Getting arrested on a Tuesday morning with a bottle of vodka was a choice, if not a conscious one. I drank vodka when I wanted to get very drunk very quickly. I had nowhere to be because I was out of work. My family wasn’t talking to me. Getting in that car was a statement of helplessness. I would either die or be put in recovery by external forces.

Reaching rock bottom

There were a number of times long before that Tuesday that I had thought I’d hit rock bottom. My other DUIs. The day my own mother stopped talking to me. The day I came into work only to find out I had been fired a week earlier, since when no one had been able to get hold of me.

But when you think you’ve hit rock bottom, you find out that there’s far deeper to fall.

Rock bottom has been described as that point at which you realize there is no way to go on like this. You finally recognize that your life as you know it is over. Something has to change, or else you will die.

Reaching rock bottom came after a series of self-destructive choices that spanned a number of years. I had gradually sabotaged everything good in my life, until all that remained was alcohol and a few people who I didn’t particularly like but stuck around because they enabled me.

On the day I knew I’d hit rock bottom – the day before I got arrested again – I wanted nothing more than to die.

Did I have to hit rock bottom?

It took me a long time to be able to say this, but I am grateful for having hit rock bottom. By hitting rock bottom, I had no choice but to turn my life around. Having been sober for seven extremely happy years, it is no longer hard to appreciate what got me here.

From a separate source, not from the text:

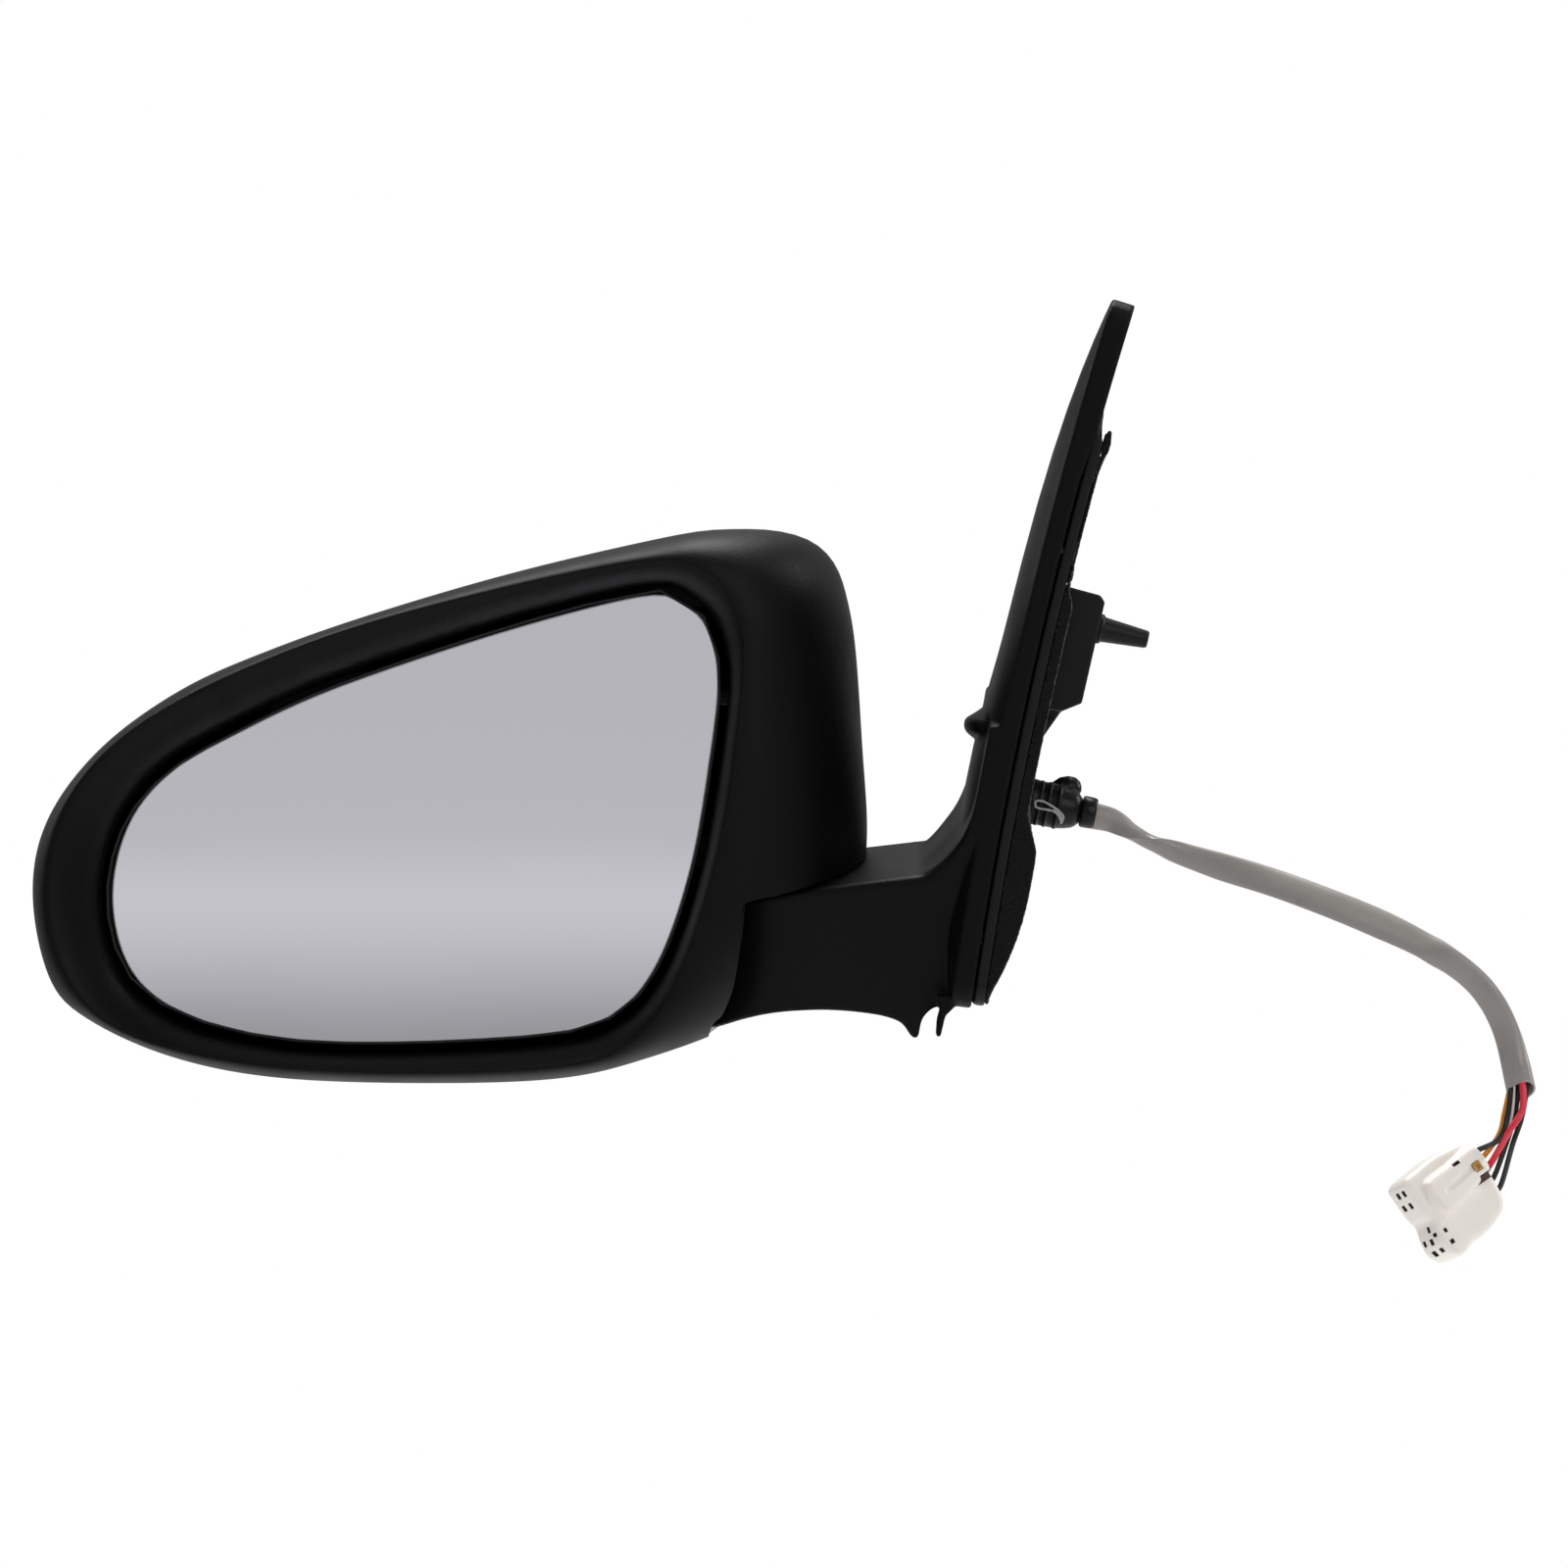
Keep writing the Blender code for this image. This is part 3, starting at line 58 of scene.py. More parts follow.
# ---- the part's own dimensions, in millimetres -------------------------------------------------
FOLD_PIVOT, FOLD_AXIS = Vector((-94, -3, -68)) * MM, Vector((-0.13, -0.20, 1.0)).normalized()
DOOR_FOOT_X, DOOR_LEAN, DOOR_CURVE = -23.0, 0.228, 0.000395
CREST_Y, SEAM_Y, CAP_DEPTH, GLASS_FACE_Y = -46, 12, 58, -31
HEAD_CENTRE, CAP_CENTRE = np.array((-200.0, -55.0)), np.array((-168.0, -50.0))
SILHOUETTE = [(-69, -58), (-70.5, -28), (-72.6, 2), (-75.2, 17), (-78.6, 27), (-85.5, 34),
              (-97, 37.2), (-110, 37.3), (-125, 35.8), (-172, 25), (-215, 12.6), (-250, 0.5),
              (-278, -12), (-302.5, -30), (-318.5, -51.5), (-323, -74), (-317.6, -100.3),
              (-306, -112), (-280, -123.6), (-248, -129.8), (-202, -131.4), (-162, -129.9),
              (-135, -123.6), (-108, -113.5), (-86, -99), (-73, -79)]
CREST = [(-106.8, -4.5), (-107.8, 8.8), (-112.6, 19), (-121.5, 25.4), (-135.4, 27), (-180, 18.4),
         (-234, 3.6), (-283.2, -18.6), (-307.8, -40.2), (-317.3, -65.6), (-314.8, -93.2),
         (-297, -114.3), (-259.6, -124.7), (-213.3, -127.8), (-165, -126.2), (-144.3, -120.8),
         (-129.5, -105), (-118.7, -76.5), (-110.8, -42)]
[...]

However, I also know that I am lucky. I could easily have died on that Tuesday. Rock bottom is not a magical milestone on a road to recovery. And as such, not everyone needs to hit rock bottom to recover.

The idea that you need to hit rock bottom is dangerous, because many people who get there don’t ever recover. Tens of thousands of people die every year due to alcoholism.

The problem is that alcoholics often don’t feel like they deserve help. I felt like I had created my own hell and needed to get myself out of it. Hitting rock bottom showed me that was no longer an option, but I wish I would have treated myself just a little bit better.

I wish that every alcoholic knew that they are battling an illness and that they deserve help as much as any other ill person.

You’re worth it

At the end of every Twelve Step meeting, we repeat the mantra:

“It works if you work it, so work it, you’re worth it!”

Recovery really gets underway when you recognize that you are worth it. Blaming yourself helps no one and only hinders your path forward.

Hitting rock bottom does not show you you’re worth it. It simply gives you no option to go on believing you’re not.

It is not necessary to reach this point to get better. If you are able to ask for help and start learning why you are deserving, you may never need to reach the lowest point imaginable.